Mortgage rates are only indicators of capital cost. If they are low enough to be greatly preferred to other ways of raising capital, that will affect the capital cost. Maybe it is (was) below 4% due to low mortgage rates?
The point Jeff H makes is that AK’s ratio of 25 completely ignores every cost that would be borne by homeowners or landlords but not by renters *except* capital cost (for which he uses 4% as a rough guide).
I don’t quibble with the 4%. It may not be perfect, but it’s only there for the sake of argument. I, like Jeff, quibble with the idea that cost of capital is the only cost to consider. Homeowners pay real estate taxes and major maintenance costs that renters do not. That difference should be, and is, reflected in the price. If I could rent for no more than what I’d pay in interest for a mortgage, why would I ever sign up for taxes and maintenance?
Jeff Hallman’s simple little calculation is just as detailed as AK’s original calculation.
I’m thinking that AK needs to talk to some landlords.

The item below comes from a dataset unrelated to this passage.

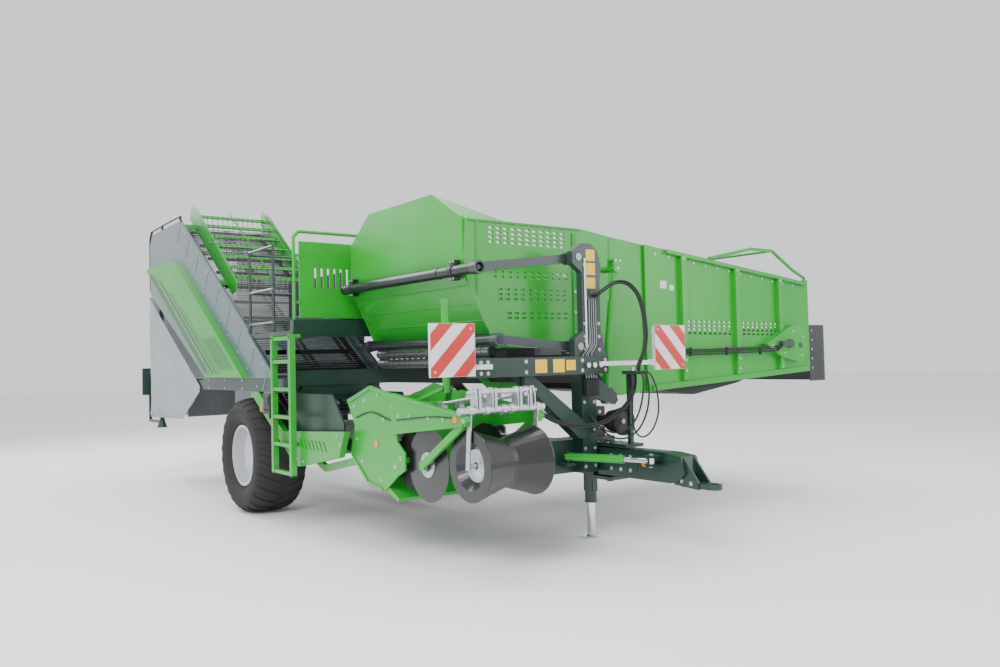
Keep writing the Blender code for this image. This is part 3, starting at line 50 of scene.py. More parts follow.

OTOH, the general model is reasonable, and if returns on capital generally can be expected to be 3% rather than 4% going forward, that would imply a sustainable jump in the P/R.
Arnold, AFAICT, this is a serious error. The fact that it’s been mentioned to you more than once in comments and you still persist in pulling this 25 P/R ratio out without commenting on these issues kinda gives me the willies about trusting you for economic information.